Зная о неизбежности множества переделок, Гончаров соответственно и организовывал свою работу. Его рукописи – двойные листы бумаги в виде простынь, на одной стороне он писал, вторая оставалась для переделок и вставок. «Рисуя, – пишет он в статье «Лучше поздно, чем никогда», – я редко знаю в ту минуту, что значит мой образ, портрет, характер: я только вижу его живым перед собою – и смотрю, верно ли я рисую… Я спешу, чтоб не забыть, набрасывать сцены, характеры на листках, клочках – и иду вперед, как будто ощупью… У меня всегда есть один образ и вместе главный мотив: он-то и ведет меня вперед – и по дороге я нечаянно захватываю, что попадется под руку… Тогда я работаю живо, бодро, рука едва успевает писать, пока опять не упрусь в стену. Работа между тем идет в голове, лица не дают покоя, пристают, позируют в сценах, я слышу отрывки их разговоров – и мне часто казалось, прости Господи, что я это не выдумываю, а что это все носится в воздухе около меня и мне только надо смотреть и вдумываться».
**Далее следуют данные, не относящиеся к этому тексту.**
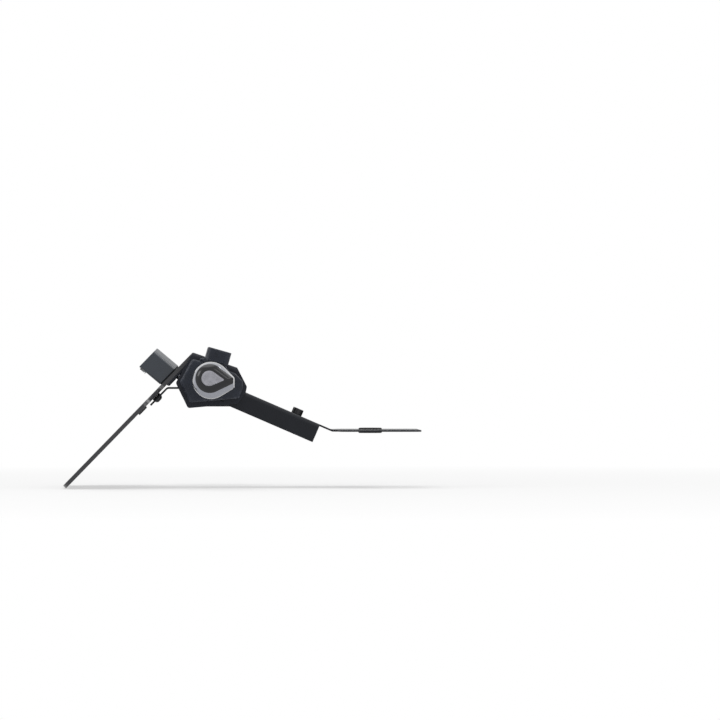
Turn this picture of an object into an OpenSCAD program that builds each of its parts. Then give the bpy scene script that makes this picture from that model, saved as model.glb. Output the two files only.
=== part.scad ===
// Tail tidy: a folded bracket that hangs under a motorbike's tail and carries the
// registration plate, its lamp and the two rear indicators.
// +X is forward, +Y is the bike's left, +Z is up. The origin is the centre of the
// four undertray bolts, on the top face of the front plate.

/* [Front plate] */
// Width of the front plate across the bike
plate_w = 112; // [104:1:130]
// Distance of its front edge ahead of the bolt centre
plate_front = 42; // [38:1:60]
// Distance of the fold behind the bolt centre
plate_back = 33.4; // [32:0.2:45]
// Corner radius of the front plate
plate_corner_r = 8; // [4:1:12]
// Spacing of the undertray bolts along the bike
bolt_dx = 38; // [32:1:40]
// Distance of the undertray bolts from the plate's sides
bolt_edge = 12; // [9:0.5:18]
// Diameter of the undertray bolt holes
bolt_hole_d = 6.6; // [5.2:0.1:8.6]
// Diameter of the cable way through each grommet
cable_way_d = 12; // [8:0.5:14]

/* [Bracket sheet] */
// Thickness of the folded bracket sheet
sheet_t = 1.5; // [1.2:0.1:2]
// Inside radius of every fold
bend_r = 2; // [1.5:0.1:3]
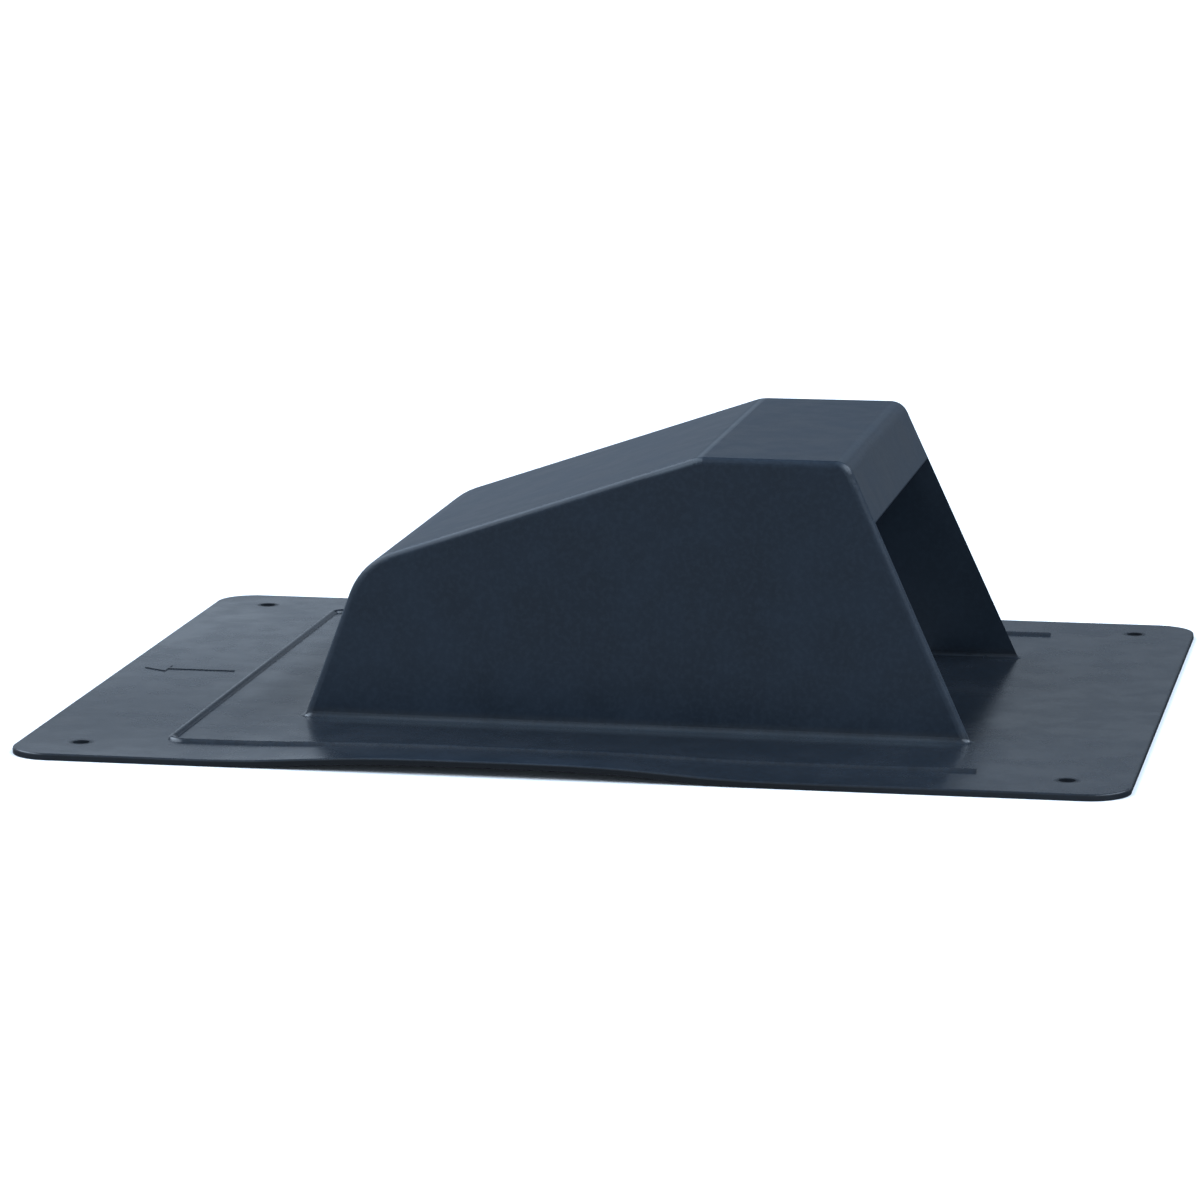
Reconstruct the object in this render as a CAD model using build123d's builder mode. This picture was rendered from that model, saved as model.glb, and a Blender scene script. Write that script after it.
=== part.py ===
from build123d import *
import math
import os

os.makedirs("parts", exist_ok=True)

# Roof cap vent: one moulded piece, a raking hood on a wide nailing flange.
# Millimetres. +Z up off the roof deck, -Y down the roof (the hood opens that way),
# +Y up the roof. The origin is the middle of the flange's underside.

# ---------------------------------------------------------------- dimensions
# flange
flange_len = 340.0          # along the roof slope, Y
flange_wid = 272.0          # across the roof, X
flange_t = 2.0
flange_corner_r = 13.0
flange_edge_r = 0.6
flat_half = 77.0            # the band under and beside the hood that stays flat

# bow of the flange's side strips, as the moulding has it
bow_near = 2.8              # rise of the -X edge at its highest point
bow_far = 0.9               # rise of the +X edge
bow_y = 22.0                # where along Y the rise is highest
bow_reach = 60.0            # how far along Y it spreads

# hood, as its side profile in the YZ plane
hood_y_back_foot = 93.0
hood_y_back_top = 75.0
hood_z_back_top = 51.0
hood_y_break = -31.0        # slope meets flat top
hood_z_top = 87.0
hood_y_front_top = -77.5
hood_y_front_foot = -116.3
r_back_top = 22.0
r_break = 10.0
r_front_top = 6.0

# hood, across
hood_half_front = 71.0      # half width at the flange, at the front foot
hood_plan_taper = 0.0186    # each side closes in by this per mm towards the back
hood_draft = 0.0365         # each side leans in by this per mm of height
r_edge = 2.2                # outside edges of the hood
r_foot = 1.8                # where the hood grows out of the flange
wall = 2.4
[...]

Бывает, что в своем тексте писатель подчеркивает ключевые слова. Так, в «Сне Обломова» выделены авось, может быть, как-нибудь.

Гончаров тщательно правит текст и после журнальной публикации решительно сокращает материалы. При этом он постоянно думает об активной роли читателя: «Герой может быть неполон: недостает той или другой стороны, не досказано, не выражено многое: но я и с этой стороны успокоился: а читатель на что? Разве он олух какой-нибудь, что воображением не сумеет по данной автором идее дополнить остальное?»

Илья Ильич Обломов

Многим, даже не читавшим роман И. А. Гончарова, знакомо имя Ильи Ильича Обломова. Он обычно представляется ленивым и апатичным человеком, а его образ часто используется как аргумент в попытках уличить русский народ в инертности и непреодолимой лени.

Однако это заблуждение, как показывает писатель, многим дано преодолеть. «Человек поглубже и посимпатичнее, долго вглядываясь в лицо его, отошел бы в приятном раздумье с улыбкой», – пишет Гончаров о своем герое. В чем же может быть причина этого «приятного раздумья» внимательного человека? Обратимся к началу романа.

Внешность, поза, одежда, интерьер, близкое окружение – все вместе рисует облик героя. Мастер создает на наших глазах удивительный по силе обобщения образ. «В Гороховой улице, в одном из больших домов, народонаселения которого стало бы на целый уездный город, лежал утром в постели, на своей квартире, Илья Ильич Обломов». Так уже первой фразой автор обозначает вселенную Обломова: улица – дом – постель. Мы видим «человека лет тридцати двух-трех от роду, среднего роста, приятной наружности», беспечно глядящего на мир темно-серыми глазами. Мягкость «была господствующим и основным выражением, не лица только, а всей души» героя: мягки движения, мягок халат, мягки туфли…

Таким предстает герой на первых страницах романа. В его внешности и манерах нет ничего, что бы смогло оттолкнуть читателя.

Проследим за тем, как создавался портрет героя. Автор исключил из описания внешности Обломова такие строки: «…полный, гораздо полнее, нежели обыкновенно бывают люди в эти лета. Независимо от благоприобретенной полноты, кажется, и сама природа не позаботилась создать его постройнее. Голова у него была довольно большая, плечи широкие, грудь крепкая и высокая: глядя на это могучее туловище, непременно ожидаешь, что оно поставлено на соответствующий ему солидный пьедестал, – ничего не бывало. Подставкой служили две коротенькие, слабые, как будто измятые чем-то ноги»; «Волосы уже редели на маковке». Наверное, убирая эти детали, писатель стремился сделать внешность героя более привлекательной.

Обратимся к еще одному исключенному авторскому рассуждению: «Нельзя сказать, чтобы на этом лице не сквозило ума, только ум, по-видимому, не был самовластным хозяином физиономии Обломова: он, как церемонный гость, приходил, кажется, посидеть у него в глазах, в улыбке, чтобы робко озарить на время покойные черты лица, а потом вдруг, при появлении первой тучки, взбежавшей на лицо от внутреннего волнения, тихонько пропадал, точно так же, как пропадает и гость, пользуясь приходом другого. Ум не отстаивал своей позиции и не боролся с беспокойными пришельцами, он бежал». Итак, герой не склонен демонстрировать свой ум, и автор спокойно исключил свои рассуждения на эту тему, не лишая героя интеллекта, но и не фиксируя на нем внимания читателя.